Finisce il tempo dell'io, "adesso la parola d'ordine è noi". Matteo Renzi ammette di aver "non perso, ma straperso" il referendum e inaugura la sua personale "fase zen". Il segretario Pd apre l'assemblea nazionale annunciando un'analisi "dura, anzi spietata" del dopo 4 dicembre, ma non fa dietrofront sulla riforma: "Eravamo a un passo dalla terza Repubblica sembra quasi che siamo tornati alla prima", dice sottolineando la scelta non casuale della canzone 'La prima repubblica' di Checco Zalone (colonna sonora del film 'Quo vado').

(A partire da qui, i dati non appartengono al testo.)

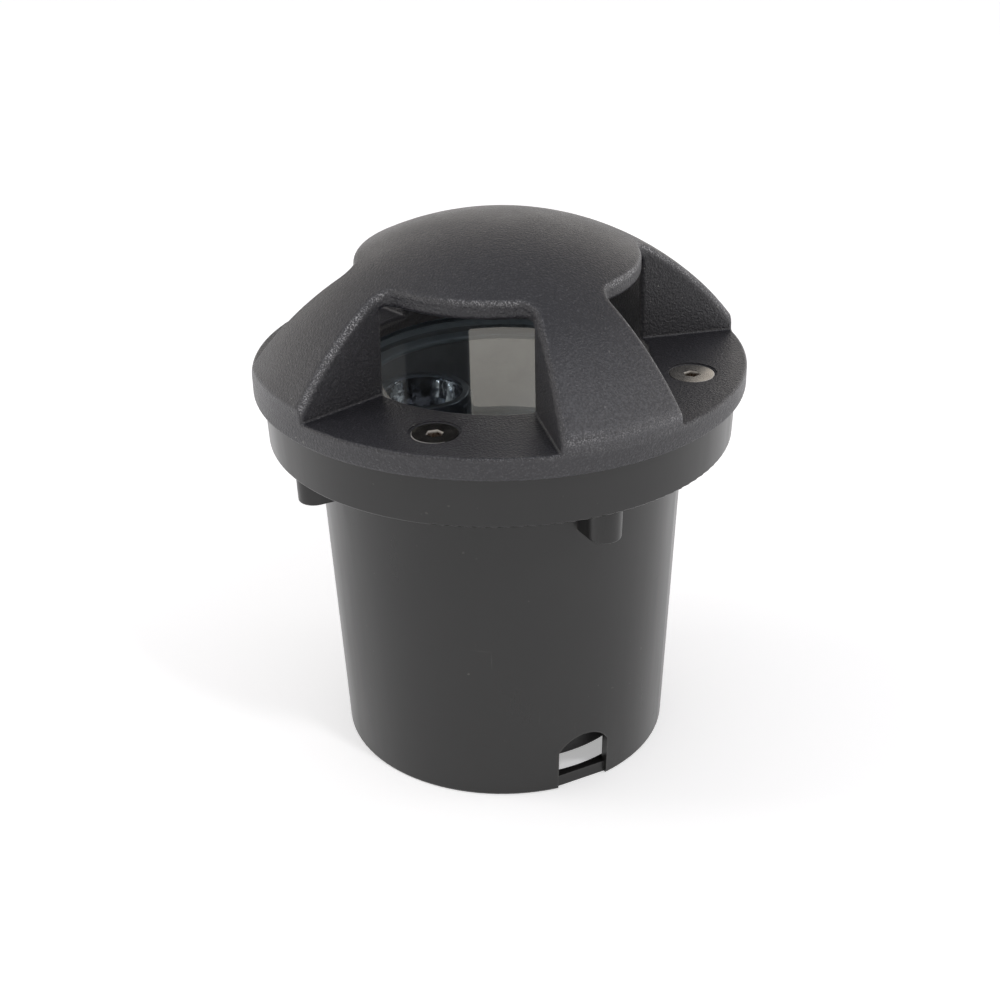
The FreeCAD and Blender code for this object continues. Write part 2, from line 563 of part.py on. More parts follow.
refl = lamp_rev([
    (12.7, 100.4), (12.7, LAMP_Z1), (12.0, LAMP_Z1), (12.0, 101.9), (11.2, 101.9), ("arc", (8.4, 93.6), (3.7, 88.9)), (3.7, 87.7), (5.1, 87.7),
    ("arc", (9.4, 92.4), (11.75, 100.4))])
export("lamp_reflector", turned(refl, R))
fg = cyl(12.0, 101.9, LAMP_Z1 - 0.1, lx, 0)
export("lamp_front_glass", turned(fg, R))
neck = box(lx - 4.9, lx + 4.9, -3.6, 3.6, 77.0, 87.7)
neck = try_fillet(neck, 1.0, lambda e: abs(e.Vertexes[0].Point.z - e.Vertexes[-1].Point.z) > 5, "lamp base corners")
neck = neck.fuse(cyl(3.7, 87.5, 89.6, lx, 0)).removeSplitter()
neck = neck.cut(cyl(2.4, 83.0, 92, lx, 0))
for s in (-2.0, 2.0):
    neck = neck.cut(cyl(0.5, 76, 80.0, lx + s, 0))
export("lamp_base", turned(neck, R))
cap = cyl(2.3, 83.1, 95.0, lx, 0).fuse(Part.makeSphere(2.3, V(lx, 0, 95.0))).fuse(Part.makeCone(1.0, 0.35, 1.7, V(lx, 0, 96.9))).removeSplitter()
export("lamp_capsule", turned(cap, R))
export("lamp_pins", turned(Part.makeCompound([cyl(0.5, 71.6, 80.0, lx + s, 0) for s in (-2.0, 2.0)]), R))

# --------------------------------------------------------------- lamp socket
sock = box(lx - 7.0, lx + 7.0, -4.6, 4.6, 63.0, 76.9)
sock = try_fillet(sock, 1.6, lambda e: abs(e.Vertexes[0].Point.z - e.Vertexes[-1].Point.z) > 5, "socket corners")
sock = sock.cut(box(lx - 7.1, lx - 5.6, -1.5, 1.5, 62, 78)).cut(box(lx + 5.6, lx + 7.1, -1.5, 1.5, 62, 78))
contacts, leads = [], []
for s in (-2.0, 2.0):
    sock = sock.cut(cyl(0.55, 65, 78, lx + s, 0)).cut(cyl(1.15, 68.0, 75.8, lx + s, 0)).cut(cyl(0.95, 62, 69.0, lx + s, 0))
    c = cyl(1.15, 68.6, 75.8, lx + s, 0).cut(cyl(0.5, 71.5, 76, lx + s, 0))
    contacts.append(c)
    leads.append(cyl(0.95, 49.6, 68.6, lx + s, 0))
export("lamp_socket", turned(sock, R))
export("socket_contacts", turned(Part.makeCompound(contacts), R))
export("socket_leads", turned(Part.makeCompound(leads), R))

# two-pole connector that the supply cable joins
conn = box(lx - 6.0, lx + 6.0, -3.6, 3.6, 38.0, 51.0)
conn = try_fillet(conn, 0.8, lambda e: abs(e.Vertexes[0].Point.z - e.Vertexes[-1].Point.z) > 5, "connector corners")
csc = []
for s in (-2.6, 2.6):
    conn = conn.cut(Part.makeCylinder(1.7, 3.0, V(lx + s, -3.6 - 0.1, 46.8), V(0, 1, 0)))
    conn = conn.cut(Part.makeCylinder(1.7, 3.0, V(lx + s, -3.6 - 0.1, 41.6), V(0, 1, 0)))
    conn = conn.cut(cyl(1.5, 37, 40.0, lx + s, 0.6))
for s in (-2.0, 2.0):
    conn = conn.cut(cyl(0.95, 49.6, 52, lx + s, 0))
for s in (-2.6, 2.6):
    for z in (46.8, 41.6):
        p = Part.makeCylinder(1.7, 1.6, V(lx + s, -2.3, z), V(0, 1, 0))
        p = p.cut(box(lx + s - 2, lx + s + 2, -2.4, -1.8, z - 0.3, z + 0.3))
        csc.append(p)
export("lead_connector", turned(conn, R))
export("connector_screws", turned(Part.makeCompound(csc), R))
print("done")
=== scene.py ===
import bpy, bmesh, math, json, random
from mathutils import Vector, Matrix


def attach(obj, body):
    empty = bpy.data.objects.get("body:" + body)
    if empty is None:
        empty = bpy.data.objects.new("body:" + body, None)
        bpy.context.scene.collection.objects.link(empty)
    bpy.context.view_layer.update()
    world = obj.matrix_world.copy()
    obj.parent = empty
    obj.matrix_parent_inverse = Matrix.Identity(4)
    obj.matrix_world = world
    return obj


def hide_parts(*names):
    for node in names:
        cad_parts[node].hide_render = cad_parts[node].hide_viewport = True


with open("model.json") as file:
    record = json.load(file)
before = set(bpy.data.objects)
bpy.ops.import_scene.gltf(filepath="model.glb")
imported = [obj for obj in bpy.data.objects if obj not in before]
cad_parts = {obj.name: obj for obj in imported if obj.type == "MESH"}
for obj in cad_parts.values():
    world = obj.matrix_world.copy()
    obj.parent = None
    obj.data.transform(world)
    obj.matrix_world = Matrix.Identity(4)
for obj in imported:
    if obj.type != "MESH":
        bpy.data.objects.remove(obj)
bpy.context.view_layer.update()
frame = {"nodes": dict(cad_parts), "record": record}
N = frame["nodes"]
sc = bpy.context.scene
MM = 0.001

# ------------------------------------------------------------------ view transform
sc.view_settings.view_transform = "Standard"
sc.view_settings.look = "None"
sc.view_settings.exposure = 0.0
sc.view_settings.gamma = 1.0

# ------------------------------------------------------------------ camera
AZ = math.radians(17.7)
EL = math.radians(27.1)
ROLL = math.radians(-1.10)
DIST, TX, TZ = 491.43, -0.55, 72.54
ca, sa = math.cos(AZ), math.sin(AZ)


def turn(v):
    return Vector((v[0] * ca - v[1] * sa, v[0] * sa + v[1] * ca, v[2]))


loc = turn((TX, -DIST * math.cos(EL), TZ + DIST * math.sin(EL))) * MM
fwd = turn((0.0, math.cos(EL), -math.sin(EL)))
r0 = turn((1.0, 0.0, 0.0))
u0 = r0.cross(fwd)
rr = r0 * math.cos(ROLL) + u0 * math.sin(ROLL)
uu = -r0 * math.sin(ROLL) + u0 * math.cos(ROLL)
cam_data = bpy.data.cameras.new("camera")
cam_data.sensor_width = 36.0
cam_data.lens = 58.5
cam_data.clip_start = 0.01
cam_data.clip_end = 100.0
cam = bpy.data.objects.new("camera", cam_data)
sc.collection.objects.link(cam)
m = Matrix((rr, uu, -fwd)).transposed().to_4x4()
m.translation = loc
cam.matrix_world = m
sc.camera = cam

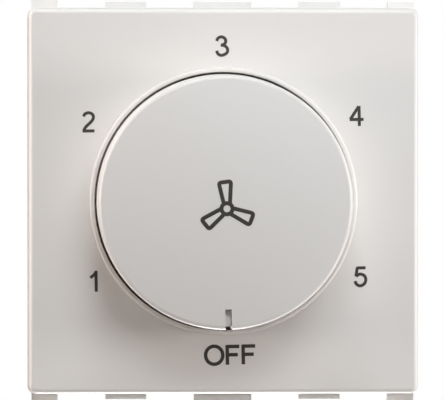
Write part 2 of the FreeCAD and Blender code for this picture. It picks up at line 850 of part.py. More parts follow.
# Knob: one hollow moulding with a hub, stiffening ribs and a pointer notch
def knob():
    body = new_body("knob")
    slope = s.knob_draft / (knob_face - knob_base)
    wall_top = s.knob_face_radius + slope * s.knob_face_wall - s.knob_wall
    rim = s.knob_edge_radius
    steepness = root(1 + slope * slope)
    rim_centre = s.knob_face_radius + rim * (slope - steepness)
    half_tilt = s.knob_crown / rim_centre
    spread = 1 + half_tilt * half_tilt
    tilt_sine, tilt_cosine = 2 * half_tilt / spread, (1 - half_tilt * half_tilt) / spread
    profile = [
        (0, knob_top),
        (rim_centre + rim * tilt_sine, knob_face - rim + rim * tilt_cosine),
        (rim_centre + rim / steepness, knob_face - rim + rim * slope / steepness),
        (knob_base_radius, knob_base),
        (knob_base_radius - s.knob_wall, knob_base),
        (wall_top, knob_inside),
        (s.hub_radius, knob_inside),
        (s.hub_radius, hub_start),
        (0, hub_start),
    ]
    crown_radius = rim_centre / tilt_sine + rim
    turned(body, profile, bends=[(0, crown_radius), (1, rim)])
    rib_end = s.knob_face_radius - s.knob_wall / 2
    rib = Drawing(body, offset=hub_start + s.rib_set_back)
    rib.rectangle(s.hub_radius - s.rib_thickness, -s.rib_thickness / 2, rib_end, s.rib_thickness / 2)
    first = pad(body, rib, knob_inside - hub_start - s.rib_set_back + s.knob_face_wall / 4)
    around(body, first, s.rib_count)
    bore = spindle_section(body, hub_start, s.spindle_radius + s.bore_gap, s.bore_gap)
    pocket(body, bore, knob_inside - hub_start, Reversed=True)
    grip_room = Drawing(body, offset=hub_start)
    flat = s.spindle_radius - s.spindle_flat
    half = s.grip_pocket_width / 2
    grip_room.rectangle(-half, flat - s.spindle_flat, half, flat + s.grip_pocket_depth)
    pocket(body, grip_room, s.spindle_flat_length, Reversed=True)
    notch = Drawing(body, offset=knob_top)
    pointing = downward + s.notch_turn
    outside = knob_base_radius + s.cut_margin
    notch.bar(s.knob_face_radius - s.notch_length, outside, s.notch_width, pointing)
    pocket(body, notch, s.knob_crown + s.notch_depth)
    side_notch = Drawing(body, offset=knob_top)
    side_notch.bar(s.knob_face_radius - s.notch_side_depth, outside, s.notch_width, pointing)
    pocket(body, side_notch, knob_top - knob_base)
    return body


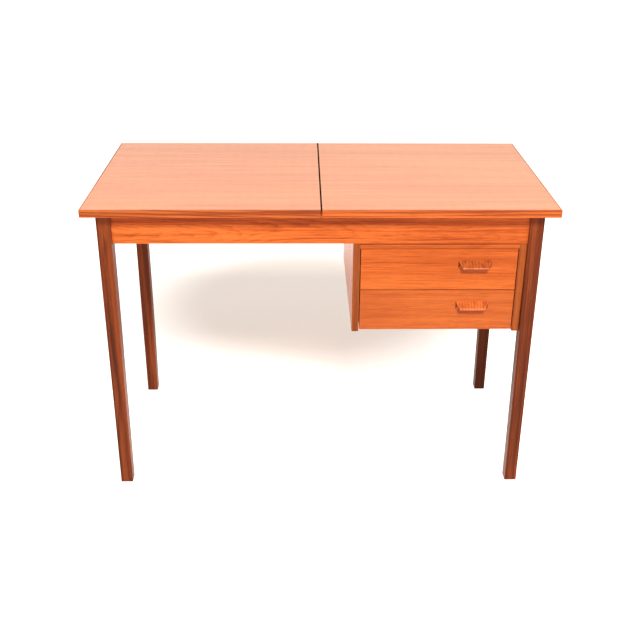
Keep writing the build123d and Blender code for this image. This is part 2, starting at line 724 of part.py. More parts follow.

L'analisi della sconfitta, comunque, è netta. "Abbiamo perso al Sud", esordisce, ammettendo di aver sbagliato approccio, "troppo centrato sul notabilato e non sulle forze vive". Il 41enne rottamatore e leader di follower sui social ammette poi di aver "perso in casa": tra i giovani ("e fa male"), sul web, "lasciandolo a chi in queste ore è sotto gli occhi internazionali in quanto diffusore di falsità". L'errore principale, insiste, "non è nemmeno la personalizzazione", ma il "non aver capito che il valore del referendum era nella politicizzazione". Da qui, però, Renzi riparte. Se il 59% raggiunto dal fronte del No è un voto politico, lo è anche il 41% e se questo vuol dire perdere male un referendum, non si può nascondere che "è il partito più forte che c'è in Italia" ed è "l'unica speranza".
"Era giusto provarci, è stato giusto prenderne atto, ora è giusto rimettersi in cammino", quindi. E non come singoli ma come comunità. "Io per primo assumendomi la responsabilità di dire che c'è più bisogno di noi che di io". Ecco allora il nuovo corso. Il congresso? "Sarebbe stata la scelta migliore per ripartire all'interno del Pd, dal giorno dopo ci ho pensato", ma "la prima regola" deve essere "ascoltare di più, io per primo". "Ho accettato i suggerimenti di chi ha chiesto di non fare del congresso il luogo dello scontro del partito sulla pelle del Paese – scandisce il segretario Pd – e non piegare alle esigenze che sentivo le regole, non piegarle a nostro vantaggio". Il congresso si farà "nei tempi, non come resa dei conti".
In questa direzione va anche la proposta che riguarda il Mattarellum. È l'unica per "far presto", è vero, ma – almeno in linea di principio – ricompatta il Pd. Anche sul partito Renzi ammette i propri errori. A partire dalla segreteria: "E' sempre stata un mio problema, un mio fallimento. Deve essere rinnovata, più plurale", dice annunciandone la convocazione per mercoledì. Una campagna di ascolto nel Paese e una struttura che lavori sul programma sono poi le ulteriori tappe per il percorso di risanamento del partito. Il 21 dicembre ci vedremo per organizzare" la campagna di ascolto. "Il 21 gennaio poi faremo una mobilitazione totale dei circoli" e intanto partirà una "riorganizzazione totale della nostra struttura su internet", mentre il 4 febbraio ci sarà "un appuntamento programmatico" per puntare a dire cosa deve fare la sinistra in Europa in vista dell'appuntamento di Roma. "Dobbiamo tirare fuori i nostri progetti, uno per uno", annuncia, bollando come "errore" la campagna muscolare del referendum.
Anche il suo ruolo sarà diverso, assicura. "Non mi vedrete fare il tour del Paese con i camper, è finito il tempo in cui riempivamo i teatri riempiamo le folle. Voglio lavorare in modo meno organizzato, arrivare all'improvviso, fare l'allenatore e il talent scout di giovani. Verrò a cercarvi uno per uno, voglio stanarvi e chiedervi di darci una mano per farci del Pd più forte".
Di nuovo in campo, quindi. Senza dimenticare quanto fatto ("le riforme non puzzano, restano e sono l'orgoglio del Pd") ma "saldamente aggrappati all'Italia". Da qui si riparte. Perché, ammette l'ex premier, "ho avuto voglia di mollare e non sarei umano se non lo dicessi", ma "il patto tra noi" è che nessuno ha il diritto "di dire voglio scendere" e "abbandonare il proprio posto di guardia come sentinella". Il Pd "deve riprendersi il Paese".